| Data extract |

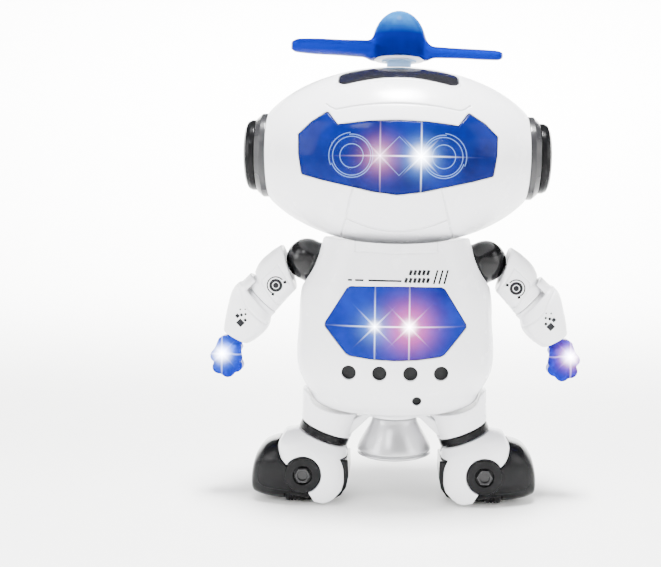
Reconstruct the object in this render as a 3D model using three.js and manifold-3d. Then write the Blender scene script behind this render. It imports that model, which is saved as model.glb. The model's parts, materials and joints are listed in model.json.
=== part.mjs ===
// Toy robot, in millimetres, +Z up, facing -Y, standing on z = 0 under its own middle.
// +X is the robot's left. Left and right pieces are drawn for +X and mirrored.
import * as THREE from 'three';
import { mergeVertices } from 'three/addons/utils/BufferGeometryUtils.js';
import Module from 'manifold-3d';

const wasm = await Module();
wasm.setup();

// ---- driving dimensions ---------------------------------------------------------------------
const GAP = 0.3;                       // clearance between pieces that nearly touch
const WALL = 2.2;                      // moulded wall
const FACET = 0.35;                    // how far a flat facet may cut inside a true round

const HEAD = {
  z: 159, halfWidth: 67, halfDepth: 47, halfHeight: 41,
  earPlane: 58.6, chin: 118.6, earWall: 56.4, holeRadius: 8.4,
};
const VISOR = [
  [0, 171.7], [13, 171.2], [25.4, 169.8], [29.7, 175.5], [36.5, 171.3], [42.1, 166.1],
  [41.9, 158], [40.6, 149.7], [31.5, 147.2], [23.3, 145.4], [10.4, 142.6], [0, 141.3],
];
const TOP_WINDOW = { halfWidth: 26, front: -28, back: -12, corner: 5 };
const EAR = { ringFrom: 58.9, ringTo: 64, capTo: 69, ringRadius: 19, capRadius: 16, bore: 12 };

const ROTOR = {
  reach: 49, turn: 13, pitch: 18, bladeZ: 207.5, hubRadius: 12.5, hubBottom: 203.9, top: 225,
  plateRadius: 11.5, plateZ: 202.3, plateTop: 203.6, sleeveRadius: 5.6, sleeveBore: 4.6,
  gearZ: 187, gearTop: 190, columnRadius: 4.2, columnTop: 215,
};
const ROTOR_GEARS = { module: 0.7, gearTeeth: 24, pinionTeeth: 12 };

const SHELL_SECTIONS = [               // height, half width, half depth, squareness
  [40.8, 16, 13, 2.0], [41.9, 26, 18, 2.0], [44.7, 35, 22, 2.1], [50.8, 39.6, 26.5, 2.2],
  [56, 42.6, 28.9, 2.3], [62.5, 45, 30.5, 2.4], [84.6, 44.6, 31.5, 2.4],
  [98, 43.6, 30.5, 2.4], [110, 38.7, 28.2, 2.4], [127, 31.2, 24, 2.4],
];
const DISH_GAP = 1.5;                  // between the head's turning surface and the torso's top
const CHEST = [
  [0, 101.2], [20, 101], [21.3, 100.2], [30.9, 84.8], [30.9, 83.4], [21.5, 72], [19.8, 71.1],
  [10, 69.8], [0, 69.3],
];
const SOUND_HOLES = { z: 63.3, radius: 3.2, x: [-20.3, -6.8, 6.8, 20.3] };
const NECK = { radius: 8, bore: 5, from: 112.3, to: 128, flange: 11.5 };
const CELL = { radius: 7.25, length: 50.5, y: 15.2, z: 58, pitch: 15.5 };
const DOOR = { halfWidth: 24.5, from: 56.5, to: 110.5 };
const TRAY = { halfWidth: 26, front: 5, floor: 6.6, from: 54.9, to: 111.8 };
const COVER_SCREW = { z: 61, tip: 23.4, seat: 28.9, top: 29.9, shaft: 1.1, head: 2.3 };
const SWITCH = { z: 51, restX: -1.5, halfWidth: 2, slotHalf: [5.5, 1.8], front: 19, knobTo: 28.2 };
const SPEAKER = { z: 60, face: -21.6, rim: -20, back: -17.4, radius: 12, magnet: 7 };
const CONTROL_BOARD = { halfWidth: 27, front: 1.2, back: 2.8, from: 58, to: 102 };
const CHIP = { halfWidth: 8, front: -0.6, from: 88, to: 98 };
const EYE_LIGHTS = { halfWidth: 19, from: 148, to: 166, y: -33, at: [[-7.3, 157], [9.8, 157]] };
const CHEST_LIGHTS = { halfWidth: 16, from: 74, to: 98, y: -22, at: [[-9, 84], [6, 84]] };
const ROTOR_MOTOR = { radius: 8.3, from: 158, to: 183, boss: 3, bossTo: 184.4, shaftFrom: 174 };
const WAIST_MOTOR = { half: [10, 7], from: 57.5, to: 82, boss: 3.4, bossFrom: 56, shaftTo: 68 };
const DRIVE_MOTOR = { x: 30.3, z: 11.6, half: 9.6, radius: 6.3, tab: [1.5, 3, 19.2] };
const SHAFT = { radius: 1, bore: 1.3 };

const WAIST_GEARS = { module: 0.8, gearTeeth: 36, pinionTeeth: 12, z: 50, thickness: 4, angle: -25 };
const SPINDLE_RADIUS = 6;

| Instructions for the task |
Gather each line that holds "manifold".

| Answer to this problem |
Reconstruct the object in this render as a 3D model using three.js and manifold-3d. Then write the Blender scene script behind this render. It imports that model, which is saved as model.glb. The model's parts, materials and joints are listed in model.json.
import Module from 'manifold-3d';